> Data provided

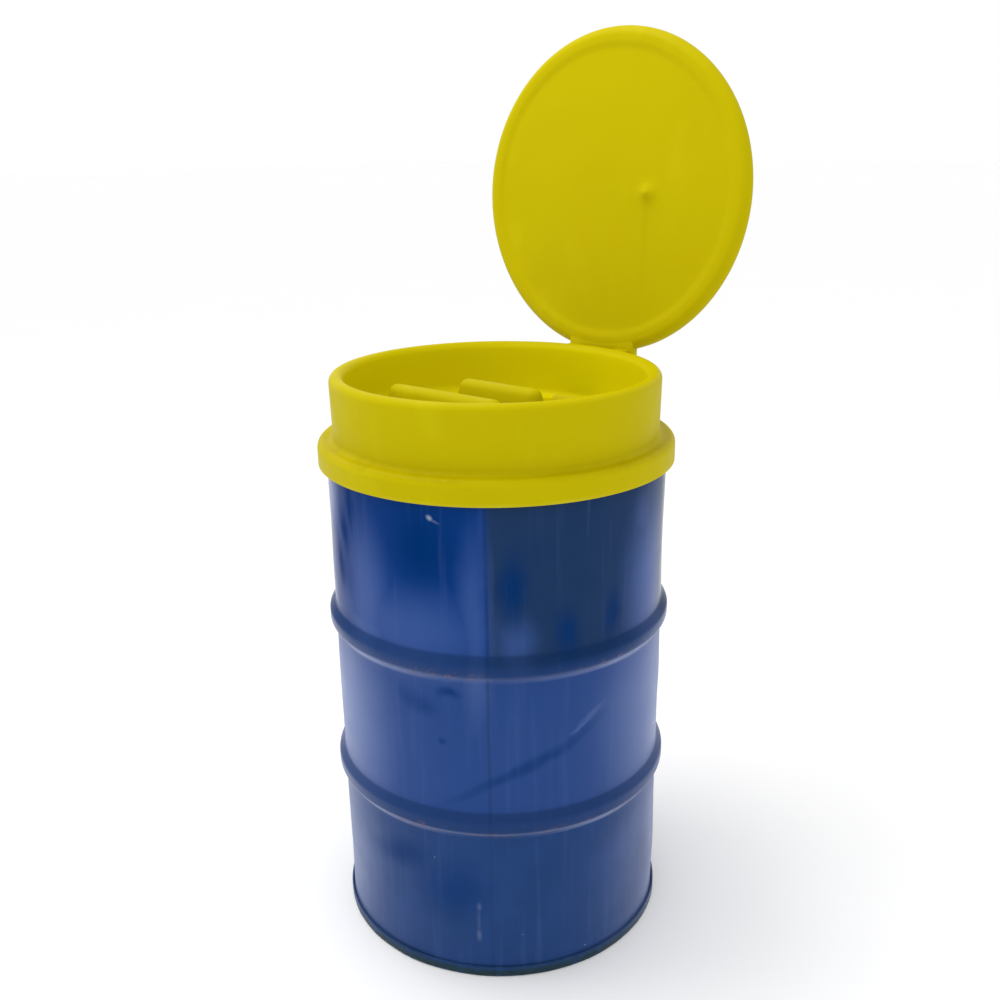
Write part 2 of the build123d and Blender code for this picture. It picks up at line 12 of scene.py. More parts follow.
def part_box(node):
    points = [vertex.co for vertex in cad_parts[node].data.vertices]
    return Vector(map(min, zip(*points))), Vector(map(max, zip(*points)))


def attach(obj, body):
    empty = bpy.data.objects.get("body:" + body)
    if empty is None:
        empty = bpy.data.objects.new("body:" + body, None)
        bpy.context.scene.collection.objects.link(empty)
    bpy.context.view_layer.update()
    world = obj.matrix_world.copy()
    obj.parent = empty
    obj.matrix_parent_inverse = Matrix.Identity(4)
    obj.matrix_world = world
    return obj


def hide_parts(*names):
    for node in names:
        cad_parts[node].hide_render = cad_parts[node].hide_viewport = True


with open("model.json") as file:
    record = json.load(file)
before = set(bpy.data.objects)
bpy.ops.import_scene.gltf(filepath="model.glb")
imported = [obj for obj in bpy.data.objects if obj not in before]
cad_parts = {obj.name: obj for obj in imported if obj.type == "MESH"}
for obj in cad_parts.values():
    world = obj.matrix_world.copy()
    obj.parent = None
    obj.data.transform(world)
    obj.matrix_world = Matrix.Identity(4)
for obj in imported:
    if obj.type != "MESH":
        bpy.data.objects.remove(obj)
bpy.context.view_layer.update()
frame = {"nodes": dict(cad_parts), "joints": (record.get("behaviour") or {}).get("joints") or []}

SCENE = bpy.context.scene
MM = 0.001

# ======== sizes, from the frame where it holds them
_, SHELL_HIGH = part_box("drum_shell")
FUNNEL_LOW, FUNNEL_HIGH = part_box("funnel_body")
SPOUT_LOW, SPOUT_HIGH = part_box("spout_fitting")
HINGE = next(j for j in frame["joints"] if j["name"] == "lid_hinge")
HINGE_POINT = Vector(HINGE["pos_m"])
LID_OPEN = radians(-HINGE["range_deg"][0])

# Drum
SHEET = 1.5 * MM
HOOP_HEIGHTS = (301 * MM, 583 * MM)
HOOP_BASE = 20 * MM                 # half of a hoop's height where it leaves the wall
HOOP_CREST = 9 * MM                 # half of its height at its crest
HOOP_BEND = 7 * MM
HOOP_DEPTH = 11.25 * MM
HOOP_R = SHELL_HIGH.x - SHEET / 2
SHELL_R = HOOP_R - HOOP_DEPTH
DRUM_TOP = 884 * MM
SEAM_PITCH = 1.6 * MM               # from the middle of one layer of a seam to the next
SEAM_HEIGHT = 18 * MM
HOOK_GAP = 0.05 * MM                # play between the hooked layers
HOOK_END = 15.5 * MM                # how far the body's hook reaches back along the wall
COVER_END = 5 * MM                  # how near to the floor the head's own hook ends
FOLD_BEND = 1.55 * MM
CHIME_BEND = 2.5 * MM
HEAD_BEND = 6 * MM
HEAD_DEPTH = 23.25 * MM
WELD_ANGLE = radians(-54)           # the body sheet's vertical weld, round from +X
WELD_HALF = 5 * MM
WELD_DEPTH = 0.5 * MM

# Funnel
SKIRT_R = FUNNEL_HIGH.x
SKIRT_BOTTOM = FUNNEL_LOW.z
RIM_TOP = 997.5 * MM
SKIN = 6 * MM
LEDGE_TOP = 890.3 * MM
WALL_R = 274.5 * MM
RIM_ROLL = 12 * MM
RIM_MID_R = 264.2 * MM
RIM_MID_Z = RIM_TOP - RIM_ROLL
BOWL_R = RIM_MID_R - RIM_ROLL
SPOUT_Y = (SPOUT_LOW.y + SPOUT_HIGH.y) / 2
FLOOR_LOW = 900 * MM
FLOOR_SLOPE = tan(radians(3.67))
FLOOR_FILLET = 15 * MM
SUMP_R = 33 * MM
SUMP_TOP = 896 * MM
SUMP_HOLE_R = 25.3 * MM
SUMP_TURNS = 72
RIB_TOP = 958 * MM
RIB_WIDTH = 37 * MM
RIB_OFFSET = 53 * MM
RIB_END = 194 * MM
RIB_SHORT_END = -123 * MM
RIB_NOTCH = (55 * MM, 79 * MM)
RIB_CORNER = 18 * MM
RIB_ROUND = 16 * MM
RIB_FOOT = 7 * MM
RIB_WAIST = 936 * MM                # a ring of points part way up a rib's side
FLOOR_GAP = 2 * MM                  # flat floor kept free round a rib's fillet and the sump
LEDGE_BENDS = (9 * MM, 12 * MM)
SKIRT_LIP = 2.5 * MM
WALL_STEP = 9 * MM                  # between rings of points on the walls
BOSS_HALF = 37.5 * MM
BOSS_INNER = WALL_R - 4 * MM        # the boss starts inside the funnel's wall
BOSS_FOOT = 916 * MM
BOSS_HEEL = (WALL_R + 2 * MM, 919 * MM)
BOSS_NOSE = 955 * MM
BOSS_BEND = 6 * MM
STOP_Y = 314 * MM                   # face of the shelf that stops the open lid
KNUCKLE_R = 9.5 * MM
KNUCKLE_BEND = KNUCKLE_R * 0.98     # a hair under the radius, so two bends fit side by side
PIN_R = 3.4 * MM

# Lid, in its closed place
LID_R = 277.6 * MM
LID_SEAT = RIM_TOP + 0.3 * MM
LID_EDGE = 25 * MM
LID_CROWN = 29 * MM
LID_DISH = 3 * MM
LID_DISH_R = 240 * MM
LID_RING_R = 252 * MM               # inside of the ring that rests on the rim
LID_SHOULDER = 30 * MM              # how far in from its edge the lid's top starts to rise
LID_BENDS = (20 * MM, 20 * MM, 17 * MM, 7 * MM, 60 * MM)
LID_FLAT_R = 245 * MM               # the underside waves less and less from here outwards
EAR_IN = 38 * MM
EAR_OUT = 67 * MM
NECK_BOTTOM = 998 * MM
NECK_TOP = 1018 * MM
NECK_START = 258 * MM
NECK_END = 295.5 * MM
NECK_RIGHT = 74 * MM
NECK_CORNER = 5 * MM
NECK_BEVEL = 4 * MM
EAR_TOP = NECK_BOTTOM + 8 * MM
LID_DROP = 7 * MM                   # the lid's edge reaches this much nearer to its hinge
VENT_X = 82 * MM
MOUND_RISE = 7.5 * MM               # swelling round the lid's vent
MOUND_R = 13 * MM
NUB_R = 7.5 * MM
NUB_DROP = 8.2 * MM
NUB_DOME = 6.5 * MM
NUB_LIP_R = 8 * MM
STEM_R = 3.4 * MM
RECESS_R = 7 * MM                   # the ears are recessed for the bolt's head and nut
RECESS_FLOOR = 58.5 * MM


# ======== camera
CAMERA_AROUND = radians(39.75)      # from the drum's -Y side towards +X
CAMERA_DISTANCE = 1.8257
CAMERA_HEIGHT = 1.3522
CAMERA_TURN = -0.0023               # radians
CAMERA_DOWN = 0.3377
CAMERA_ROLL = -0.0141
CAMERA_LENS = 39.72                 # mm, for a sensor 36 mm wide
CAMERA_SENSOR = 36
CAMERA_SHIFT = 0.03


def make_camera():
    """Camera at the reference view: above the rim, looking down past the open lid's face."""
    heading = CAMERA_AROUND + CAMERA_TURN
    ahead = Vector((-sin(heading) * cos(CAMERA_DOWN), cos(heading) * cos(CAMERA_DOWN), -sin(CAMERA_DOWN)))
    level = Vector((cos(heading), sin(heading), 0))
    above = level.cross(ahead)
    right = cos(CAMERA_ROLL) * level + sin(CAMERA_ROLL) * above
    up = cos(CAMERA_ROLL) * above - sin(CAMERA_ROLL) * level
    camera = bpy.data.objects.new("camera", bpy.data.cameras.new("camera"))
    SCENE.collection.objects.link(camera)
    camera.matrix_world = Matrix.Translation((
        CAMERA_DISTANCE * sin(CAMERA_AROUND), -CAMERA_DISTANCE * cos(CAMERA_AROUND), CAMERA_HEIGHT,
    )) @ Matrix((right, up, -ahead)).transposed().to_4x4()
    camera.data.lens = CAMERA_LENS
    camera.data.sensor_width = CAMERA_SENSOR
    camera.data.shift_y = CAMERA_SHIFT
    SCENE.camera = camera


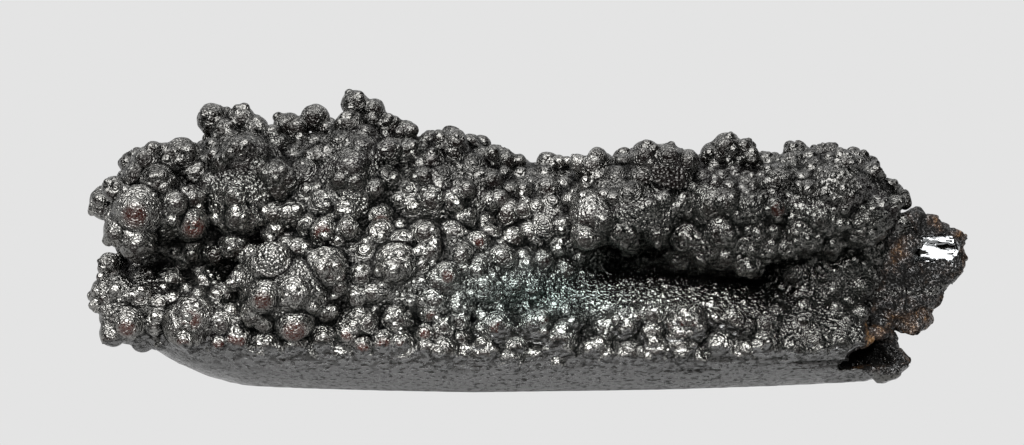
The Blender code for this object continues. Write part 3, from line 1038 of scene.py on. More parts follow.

> To be done
Please give back only the lines between the first line of the entries and the line with "before = set(bpy.data.objects)", both ends included, word for word.

> Solution
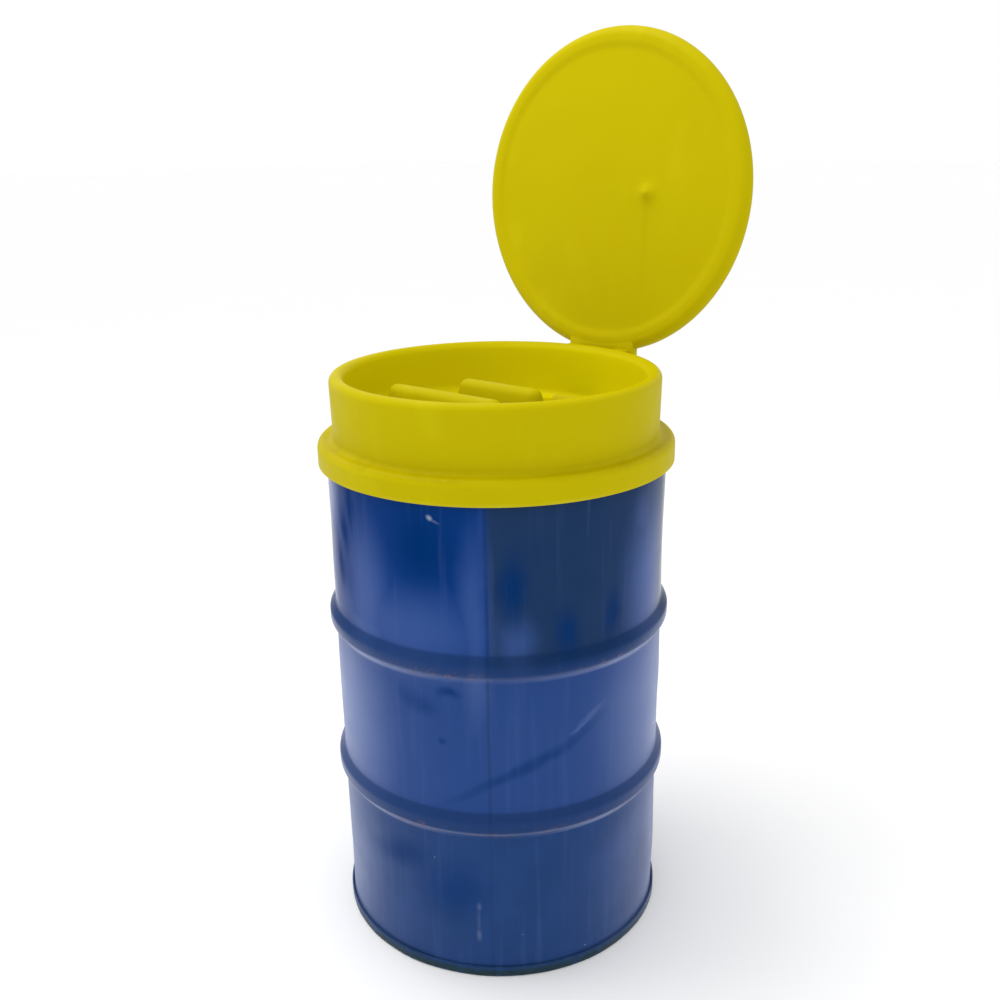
Write part 2 of the build123d and Blender code for this picture. It picks up at line 12 of scene.py. More parts follow.
def part_box(node):
    points = [vertex.co for vertex in cad_parts[node].data.vertices]
    return Vector(map(min, zip(*points))), Vector(map(max, zip(*points)))


def attach(obj, body):
    empty = bpy.data.objects.get("body:" + body)
    if empty is None:
        empty = bpy.data.objects.new("body:" + body, None)
        bpy.context.scene.collection.objects.link(empty)
    bpy.context.view_layer.update()
    world = obj.matrix_world.copy()
    obj.parent = empty
    obj.matrix_parent_inverse = Matrix.Identity(4)
    obj.matrix_world = world
    return obj


def hide_parts(*names):
    for node in names:
        cad_parts[node].hide_render = cad_parts[node].hide_viewport = True


with open("model.json") as file:
    record = json.load(file)
before = set(bpy.data.objects)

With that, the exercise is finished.